A good topic for discussion, me thinks...

 :knight: 

Paul


----------



## KenpoTex (Dec 21, 2004)

Tulisan said:
			
		

> How many of you guys have a pen (preferably a good metal pen) in your every day arsenal?
> 
> How many of you are prepared to use it if you had too for self-defense?


I carry a pen all the time, I'd use it if it was all I had or could get to.


			
				Tulisan said:
			
		

> How would you use such a tool of destruction?
> 
> A good topic for discussion, me thinks...
> Paul




I think probably the most effective use would be like using a knife in the reverse grip.  Basically you're doing hammer-fist strikes with a couple of inches of whatever the pen is made of sticking out the bottom of your fist.  In this manner you can strike face, neck/throat, torso, groin, or whatever else.  The big "Sharpie" markers also work well as an improvised weapon (think kubaton).

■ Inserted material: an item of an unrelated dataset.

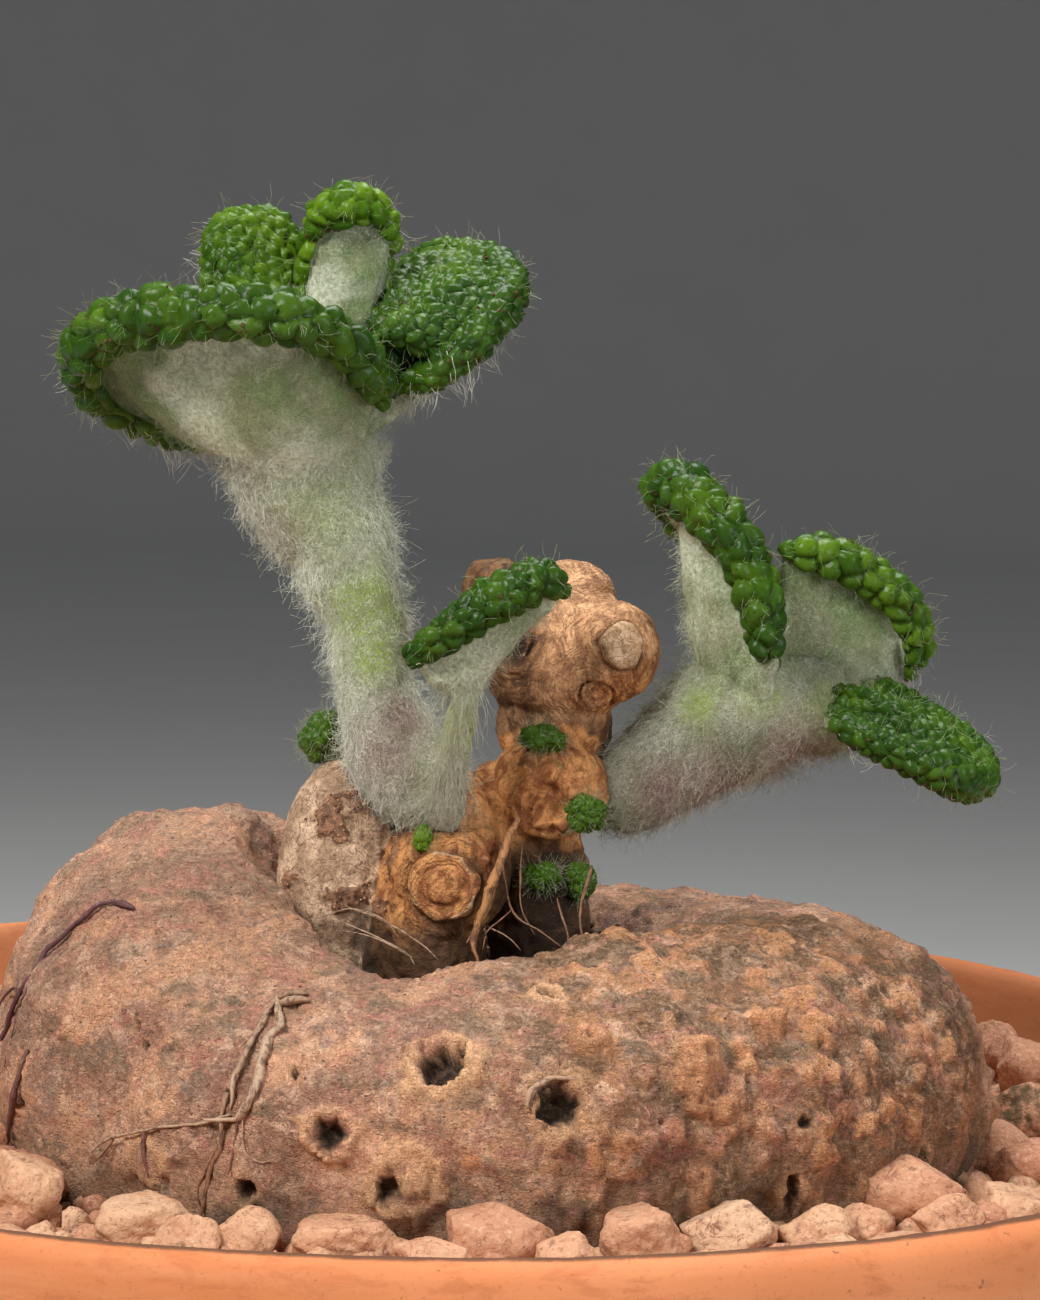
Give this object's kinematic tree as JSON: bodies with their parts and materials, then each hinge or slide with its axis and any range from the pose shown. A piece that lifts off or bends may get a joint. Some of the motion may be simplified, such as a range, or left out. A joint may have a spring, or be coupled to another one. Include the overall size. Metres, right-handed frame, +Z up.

I think discussion/training with improvised weapons is very important because there are many times when you can't carry a knife or gun (airports, gov. buildings, schools, etc.) but that doesn't mean you have to be unarmed.


----------



## MA-Caver (Dec 21, 2004)

I believe that Bruce Lee... (or somebody ) once said that the mind is the greatest weapon. Knowing what can be and how to use it, anything can be a weapon. 
How we train our minds to think and perceive our surroundings and things close at hand will help dictate how successful we will become in a physical altercation if the need arises. This is sometimes also known as "thinking outside the box."  :asian:


----------



## Flatlander (Dec 21, 2004)

I don't actually carry a pen with me, but they're usually nearby.  Yeah, like Kenpotex said, reverse grip is the way that I'd use it.  Filipino lines work really well for those reverse grip striking applications.

Do you think that a metal pen would be significantly more useful (sturdy, dependable, etc.), or would a regular Bic be sufficient?  I suppose that the strength of the metal pen would lend itself better to hooking, stab-grabbing (whatever that's called, is there a word for that?), etc.


----------



## TonyM. (Dec 21, 2004)

In corrections we called the pen a comealong. Take the blunt end and grab an earloab pinched between your thumb and the blunt end and twist and pull.


----------



## Cruentus (Dec 21, 2004)

Flatlander said:
			
		

> I don't actually carry a pen with me, but they're usually nearby.  Yeah, like Kenpotex said, reverse grip is the way that I'd use it.  Filipino lines work really well for those reverse grip striking applications.
> 
> Do you think that a metal pen would be significantly more useful (sturdy, dependable, etc.), or would a regular Bic be sufficient?  I suppose that the strength of the metal pen would lend itself better to hooking, stab-grabbing (whatever that's called, is there a word for that?), etc.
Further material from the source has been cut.